The diagram below illustrates the various stages of the dialectic.

4. Concluding Thoughts
That brings us to the end of McGowan’s article. To briefly recap, McGowan has argued that it is possible that pornography qua speech act silences and subordinates women. This is because pornographic speech might be exercitive in nature: it might enact permissibility conditions within the sociosexual arena. To support this claim, McGowan introduced the concept of the conversational exercitive, which is distinct from the Austinian exercitive, and can more plausibly be used in this debate.

Two concluding thoughts occur to me. First, although McGowan’s proposal is pretty sketchy in this article — particularly about the mechanisms through which pornographic speech replicates the effect of the conversational exercitive — she has not been idle since it was originally published. She has written several other articles that expand upon these basic ideas. I have not read those articles. It could well be that the necessary detail is found in them.

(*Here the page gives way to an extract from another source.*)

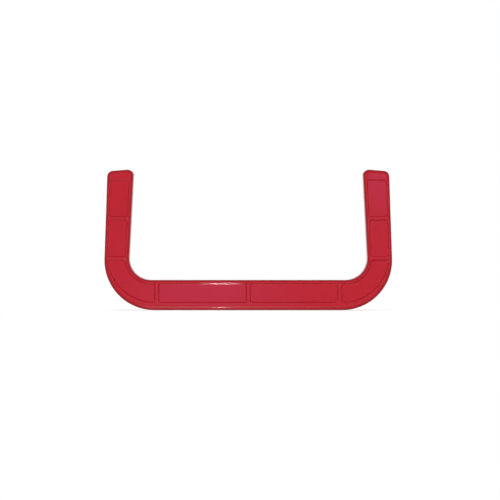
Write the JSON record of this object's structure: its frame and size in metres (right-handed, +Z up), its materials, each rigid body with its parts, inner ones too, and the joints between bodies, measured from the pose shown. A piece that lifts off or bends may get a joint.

Second, if McGowan is right to view the sociosexual arena as akin to a conversation, and to view pornography as a contribution to that conversation, it is difficult to see why pornography should be singled out for approbation. Many other contributions to sociosexual conversations — e.g. actual conversations about sex, the publication of sex tips and advice columns etc. — could be exercitive. What’s more, those contributions could well have the silencing and subordinating effect alluded to by the likes of MacKinnon. Whether that’s a sensible thought or not, I leave to the reader to decide.